Kirpa Ram dit : « Soit. » On amena le poney, et je demandai la permission de tirer un peu d’eau à la citerne, à cause que j’étais desséché de peur.
Alors, Ram Narain dit : « Voici quatre annas. Dieu vous a mis fort bas, Durga Dass, et je ne voudrais pas vous envoyer le ventre vide, alors même que l’affaire de la génisse café au lait du fils de ma sœur est une plaie ouverte entre nous. Il y a loin d’ici à votre pays. Allez, et s’il en est ainsi ordonné, vivez ; mais, surtout, ne prenez pas la bride du poney, car elle est à moi. »
Et je sortis d’Isser Jang, au milieu de l’hilarité des Jats aux grosses cuisses, et le peaussier marcha à mes côtés, attendant que le poney tombât mort. Il mourut au bout d’un mille, et plein de la crainte que m’inspirait le propriétaire, je courus jusqu’à ce que je n’en pusse plus, et m’en vins en ce lieu-ci.
Mais je jure sur la Vache, je jure sur toutes les choses sur lesquelles jurent les Hindous et les Musulmans, et même les sahibs, que c’est moi, et non mon frère, qui fus battu par le propriétaire. Or, la cause est entendue et les portes des Tribunaux sont closes, et Dieu sait où le baba Suppléant Sahib — le lait de la mère n’a pas encore séché sur sa lèvre sans poil — s’en est allé. Ahi ! Ahi ! Je n’ai pas de témoins, et les balafres vont se cicatriser, et je suis un pauvre homme. Mais, sur l’Ame de mon Père, sur la foi d’un Mahajun de Pali, c’est moi, et non mon frère, qui fus battu par le propriétaire !

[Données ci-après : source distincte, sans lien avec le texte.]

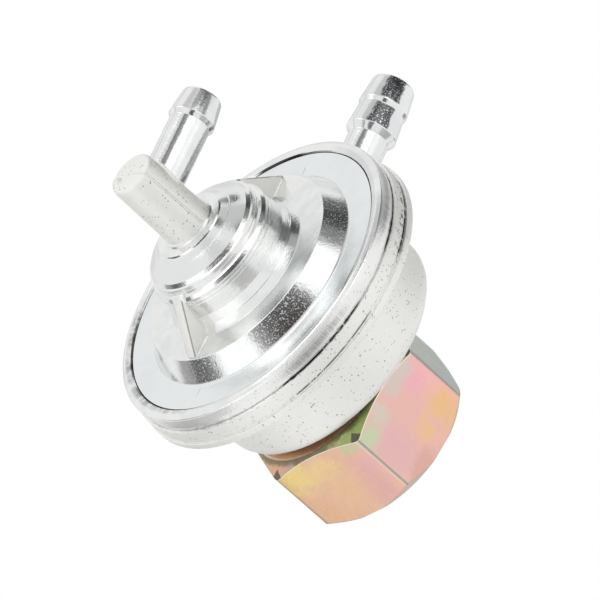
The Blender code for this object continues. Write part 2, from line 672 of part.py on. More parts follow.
def add_diaphragm(tap, axis, material):
    """Rubber sheet with one rolling loop and a bead at its edge."""
    sheet_radius = RECESS_RADIUS - 2 * RING_GAP
    bead_inner = sheet_radius - BEAD_WIDTH
    bead_top = BEAD_BOTTOM + BEAD_HEIGHT
    upper = []
    lower = []
    for i in range(LOOP_STEPS + 1):
        part = i / LOOP_STEPS
        radius = LOOP_MIDDLE_RADIUS + LOOP_HALF_WIDTH * (1 - 2 * part)
        dip = LOOP_DEPTH * (1 - math.cos(math.tau * part)) / 2
        upper.append((radius, SHEET_TOP - dip))
        lower.append((radius, SHEET_BOTTOM - dip))
    profile = [(SHEET_HOLE_RADIUS, SHEET_TOP)]
    profile += reversed(upper)
    profile += [
        (bead_inner, SHEET_TOP),
        (bead_inner, bead_top),
        (sheet_radius, bead_top),
        (sheet_radius, BEAD_BOTTOM),
        (bead_inner, BEAD_BOTTOM),
        (bead_inner, SHEET_BOTTOM),
    ]
    profile += lower
    profile += [(SHEET_HOLE_RADIUS, SHEET_BOTTOM)]
    sheet = turn("valve_diaphragm", profile, tap, axis, MEDIUM_STEPS)
    sheet.data.materials.append(material)
    return sheet


def add_plates(tap, axis, material):
    """Two stiffening discs, each with its edge turned away from the diaphragm."""
    inner = PLATE_RADIUS - PLATE_THICKNESS
    fuel = turn("fuel_side_plate", [
        (inner, FUEL_PLATE_TOP + PLATE_TURN),
        (PLATE_RADIUS, FUEL_PLATE_TOP + PLATE_TURN),
        (PLATE_RADIUS, FUEL_PLATE_BOTTOM + PLATE_THICKNESS / 2),
        (PLATE_RADIUS - PLATE_THICKNESS / 2, FUEL_PLATE_BOTTOM),
        (SHEET_HOLE_RADIUS, FUEL_PLATE_BOTTOM),
        (SHEET_HOLE_RADIUS, FUEL_PLATE_TOP),
        (inner, FUEL_PLATE_TOP),
    ], tap, axis, MEDIUM_STEPS)
    spring = turn("spring_side_plate", [
        (SHEET_HOLE_RADIUS, SPRING_PLATE_TOP),
        (PLATE_RADIUS - PLATE_THICKNESS / 2, SPRING_PLATE_TOP),
        (PLATE_RADIUS, SPRING_PLATE_TOP - PLATE_THICKNESS / 2),
        (PLATE_RADIUS, SPRING_PLATE_BOTTOM - PLATE_TURN),
        (inner, SPRING_PLATE_BOTTOM - PLATE_TURN),
        (inner, SPRING_PLATE_BOTTOM),
        (SHEET_HOLE_RADIUS, SPRING_PLATE_BOTTOM),
    ], tap, axis, MEDIUM_STEPS)
    for plate in (fuel, spring):
        plate.data.materials.append(material)
    return fuel, spring


def add_rivet(tap, axis, material):
    """Rivet with a cup for the valve pad above and a closed head below."""
    cup_top = RIVET_CUP_BOTTOM + RIVET_CUP_FLOOR + RIVET_CUP_DEPTH
    recess = RIVET_CUP_RADIUS - RIVET_CUP_WALL
    head_bottom = RIVET_HEAD_TOP - RIVET_HEAD_HEIGHT
    rivet = turn("valve_rivet", [
        (0.0, RIVET_CUP_BOTTOM + RIVET_CUP_FLOOR),
        (recess, RIVET_CUP_BOTTOM + RIVET_CUP_FLOOR),
        (recess, cup_top),
        (RIVET_CUP_RADIUS, cup_top),
        (RIVET_CUP_RADIUS, RIVET_CUP_BOTTOM),
        (RIVET_SHANK_RADIUS, RIVET_CUP_BOTTOM),
        (RIVET_SHANK_RADIUS, RIVET_HEAD_TOP),
        (RIVET_HEAD_RADIUS, RIVET_HEAD_TOP),
        (RIVET_HEAD_RADIUS - RIVET_HEAD_HEIGHT / 3, RIVET_HEAD_TOP - RIVET_HEAD_HEIGHT / 2),
        (RIVET_HEAD_RADIUS / 2, head_bottom),
        (0.0, head_bottom),
    ], tap, axis, NARROW_STEPS, closed=False)
    rivet.data.materials.append(material)
    return rivet


def add_pad(tap, axis, material):
    """Rubber pad that stands proud of the rivet's cup."""
    radius = RIVET_CUP_RADIUS - RIVET_CUP_WALL - RING_GAP
    pad = turn("valve_pad", [
        (0.0, PAD_TOP),
        (radius - PAD_EDGE, PAD_TOP),
        (radius, PAD_TOP - PAD_EDGE),
        (radius, PAD_BOTTOM),
        (0.0, PAD_BOTTOM),
    ], tap, axis, NARROW_STEPS, closed=False)
    pad.data.materials.append(material)
    return pad


def add_seal(tap, axis, material):
    """Flat washer between the neck and the tank spigot."""
    seal = turn("tank_seal_washer", [
        (SEAL_HOLE_RADIUS, SEAL_TOP),
        (SEAL_RADIUS, SEAL_TOP),
        (SEAL_RADIUS, SEAL_BOTTOM),
        (SEAL_HOLE_RADIUS, SEAL_BOTTOM),
    ], tap, axis, MEDIUM_STEPS)
    seal.data.materials.append(material)
    return seal


def main():
    tap, cutters = start_file()
    zinc = make_material("cast_zinc", (0.66, 0.67, 0.66), 0.38, 1.0)
    chromate = make_material("yellow_chromated_steel", (0.80, 0.58, 0.36), 0.28, 1.0)
    steel = make_material("spring_steel", (0.45, 0.46, 0.48), 0.32, 1.0)
    plated = make_material("plated_disc_steel", (0.62, 0.63, 0.65), 0.30, 1.0)
    brass = make_material("brass", (0.78, 0.60, 0.30), 0.30, 1.0)
    fibre = make_material("seal_fibre", (0.32, 0.12, 0.08), 0.80, 0.0)
    rubber = make_material("black_rubber", (0.025, 0.025, 0.027), 0.65, 0.0)

    valve_axis = add_axis("valve_axis", tap, (NECK_OFFSET, 0.0, -SEAL_TOP))
    neck_axis = add_axis("neck_axis", tap, (0.0, 0.0, -SEAL_TOP))

    add_body_casting(tap, cutters, valve_axis, neck_axis, zinc)
    add_cover_casting(tap, cutters, valve_axis, zinc)
    add_union_nut(tap, cutters, neck_axis, chromate)
    add_retaining_ring(tap, neck_axis, steel)
    add_seal(tap, neck_axis, fibre)
    add_diaphragm(tap, valve_axis, rubber)
    add_plates(tap, valve_axis, plated)
    add_rivet(tap, valve_axis, brass)
    add_pad(tap, valve_axis, rubber)
    add_return_spring(tap, valve_axis, steel)


if __name__ == "__main__":
    main()
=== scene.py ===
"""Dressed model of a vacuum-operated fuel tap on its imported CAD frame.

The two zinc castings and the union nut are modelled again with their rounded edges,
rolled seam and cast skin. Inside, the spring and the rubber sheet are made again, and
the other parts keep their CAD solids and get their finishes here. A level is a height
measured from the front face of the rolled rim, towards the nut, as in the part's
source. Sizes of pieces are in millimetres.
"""

import logging
import math
from dataclasses import dataclass, field
from enum import Enum
from typing import Callable, Iterable, Sequence, Union

import bmesh
import bpy
from mathutils import Matrix, Vector, noise


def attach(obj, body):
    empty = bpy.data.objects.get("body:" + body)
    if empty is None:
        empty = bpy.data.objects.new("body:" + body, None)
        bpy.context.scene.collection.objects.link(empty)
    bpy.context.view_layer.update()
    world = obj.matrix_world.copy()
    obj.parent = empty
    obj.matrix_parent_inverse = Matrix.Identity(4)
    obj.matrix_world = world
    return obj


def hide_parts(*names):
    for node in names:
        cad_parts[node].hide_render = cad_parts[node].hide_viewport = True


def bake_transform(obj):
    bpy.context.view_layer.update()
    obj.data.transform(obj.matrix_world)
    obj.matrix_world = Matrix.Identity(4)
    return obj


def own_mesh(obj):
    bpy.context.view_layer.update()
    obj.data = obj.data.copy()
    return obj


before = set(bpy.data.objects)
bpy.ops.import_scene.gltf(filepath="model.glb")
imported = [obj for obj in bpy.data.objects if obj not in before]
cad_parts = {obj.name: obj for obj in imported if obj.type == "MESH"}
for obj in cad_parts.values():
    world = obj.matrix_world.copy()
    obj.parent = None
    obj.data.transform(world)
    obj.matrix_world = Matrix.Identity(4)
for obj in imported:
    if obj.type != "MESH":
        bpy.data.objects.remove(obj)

LOG = logging.getLogger("fuel_tap")
MM = 0.001
SEAL_LEVEL = 21.2 * MM
VALVE_X = 4.34 * MM
VALVE_AXIS = Vector((VALVE_X, 0.0, -SEAL_LEVEL))
NECK_AXIS = Vector((0.0, 0.0, -SEAL_LEVEL))

Colour = tuple[float, float, float]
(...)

Que ferai-je ? La Justice des Anglais est comme une grande rivière. Une fois passée, elle ne revient plus. Néanmoins, Sahib, prenez une plume et écrivez clairement ce que j’ai dit, afin que le Juge Sahib puisse voir, et réprimande le Suppléant Sahib, lequel n’est qu’un poulain que la jument n’a point encore léché, tant il est jeune. C’est moi, et non mon frère, qui fus battu, et, quant à lui, il est allé vers l’ouest — je ne sais où.
Mais, sur toutes choses, écrivez — de telle sorte que les sahibs puissent lire, et que sa disgrâce s’accomplisse — que Ram Dass, mon frère, fils de Purun Dass, Mahajun de Pali, n’est qu’un pourceau et un voleur nocturne, un égorgeur, un mangeur de chair, un produit de chacal sans beauté, ni foi, ni propreté, ni honneur.